**TASK PROMPT**: Find the word "materials" in the listing; pull out each line holding it.

**RECORD LIST**:
— START —

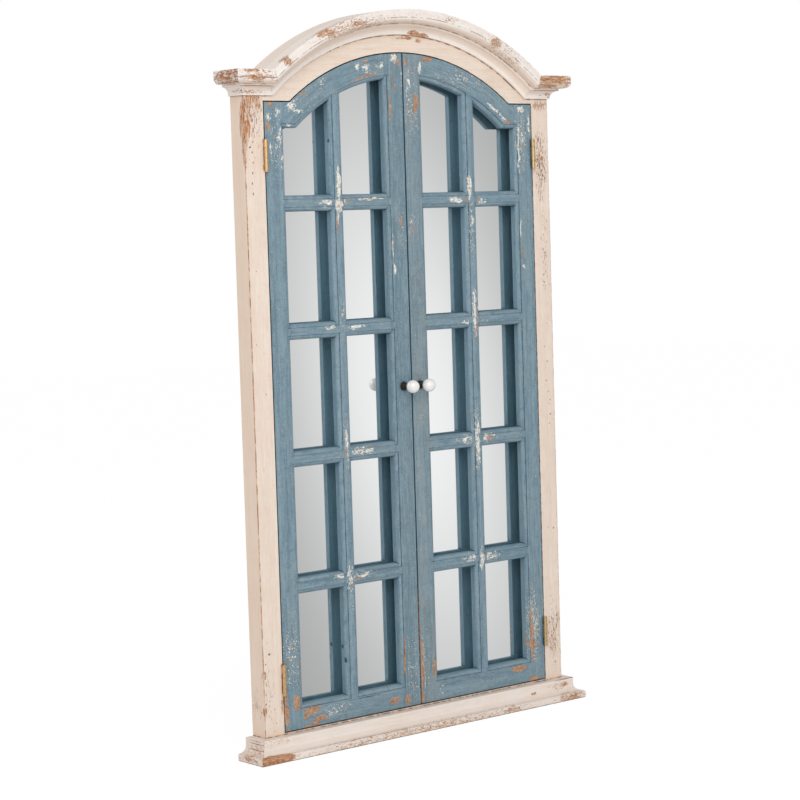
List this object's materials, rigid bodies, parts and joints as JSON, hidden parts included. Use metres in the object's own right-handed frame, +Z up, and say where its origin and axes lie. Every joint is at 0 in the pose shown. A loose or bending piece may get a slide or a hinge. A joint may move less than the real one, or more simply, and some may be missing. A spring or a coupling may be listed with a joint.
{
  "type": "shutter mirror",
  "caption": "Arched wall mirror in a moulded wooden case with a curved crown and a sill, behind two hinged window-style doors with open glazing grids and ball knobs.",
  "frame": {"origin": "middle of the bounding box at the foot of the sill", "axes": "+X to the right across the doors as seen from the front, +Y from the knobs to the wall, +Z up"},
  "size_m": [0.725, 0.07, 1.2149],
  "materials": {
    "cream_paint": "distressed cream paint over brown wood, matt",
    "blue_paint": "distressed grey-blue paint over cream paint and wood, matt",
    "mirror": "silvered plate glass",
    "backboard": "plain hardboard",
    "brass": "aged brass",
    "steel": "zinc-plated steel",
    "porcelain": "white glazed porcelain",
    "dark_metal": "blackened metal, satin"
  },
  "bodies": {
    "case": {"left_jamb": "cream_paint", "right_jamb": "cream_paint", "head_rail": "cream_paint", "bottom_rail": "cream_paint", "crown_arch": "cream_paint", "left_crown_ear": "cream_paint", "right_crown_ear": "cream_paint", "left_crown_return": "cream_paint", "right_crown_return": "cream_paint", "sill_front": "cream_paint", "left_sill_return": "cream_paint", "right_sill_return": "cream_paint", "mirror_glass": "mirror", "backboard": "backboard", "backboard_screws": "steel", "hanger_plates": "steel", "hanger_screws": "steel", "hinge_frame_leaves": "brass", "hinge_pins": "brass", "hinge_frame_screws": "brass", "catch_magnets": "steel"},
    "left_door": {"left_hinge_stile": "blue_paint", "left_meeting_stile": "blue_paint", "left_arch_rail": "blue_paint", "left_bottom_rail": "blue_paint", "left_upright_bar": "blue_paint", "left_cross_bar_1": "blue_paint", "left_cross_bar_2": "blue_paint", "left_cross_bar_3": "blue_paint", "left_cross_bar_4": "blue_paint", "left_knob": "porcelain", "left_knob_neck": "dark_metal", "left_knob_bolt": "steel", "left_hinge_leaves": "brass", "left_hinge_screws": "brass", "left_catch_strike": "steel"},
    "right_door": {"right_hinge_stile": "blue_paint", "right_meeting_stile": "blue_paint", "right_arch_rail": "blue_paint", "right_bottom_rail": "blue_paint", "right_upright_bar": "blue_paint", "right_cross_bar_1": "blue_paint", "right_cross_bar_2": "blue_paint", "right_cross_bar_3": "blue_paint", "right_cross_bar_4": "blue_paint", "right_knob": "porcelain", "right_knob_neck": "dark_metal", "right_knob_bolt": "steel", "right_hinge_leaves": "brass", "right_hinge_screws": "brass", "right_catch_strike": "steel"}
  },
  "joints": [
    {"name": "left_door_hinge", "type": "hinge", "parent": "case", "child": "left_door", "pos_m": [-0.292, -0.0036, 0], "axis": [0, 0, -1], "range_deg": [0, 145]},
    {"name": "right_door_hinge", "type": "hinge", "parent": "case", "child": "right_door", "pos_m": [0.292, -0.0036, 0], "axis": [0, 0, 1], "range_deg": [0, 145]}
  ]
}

— END —
— START —

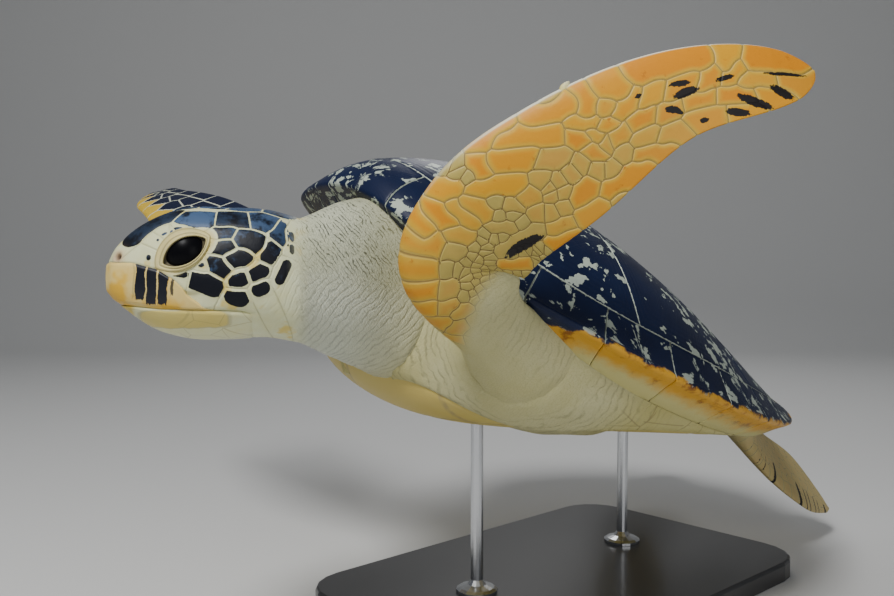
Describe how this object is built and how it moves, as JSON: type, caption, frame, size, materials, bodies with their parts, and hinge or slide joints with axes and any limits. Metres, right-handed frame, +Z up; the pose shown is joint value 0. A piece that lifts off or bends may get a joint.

— END —

**RESPONSE TO THIS TASK**:
List this object's materials, rigid bodies, parts and joints as JSON, hidden parts included. Use metres in the object's own right-handed frame, +Z up, and say where its origin and axes lie. Every joint is at 0 in the pose shown. A loose or bending piece may get a slide or a hinge. A joint may move less than the real one, or more simply, and some may be missing. A spring or a coupling may be listed with a joint.
  "materials": {
Describe how this object is built and how it moves, as JSON: type, caption, frame, size, materials, bodies with their parts, and hinge or slide joints with axes and any limits. Metres, right-handed frame, +Z up; the pose shown is joint value 0. A piece that lifts off or bends may get a joint.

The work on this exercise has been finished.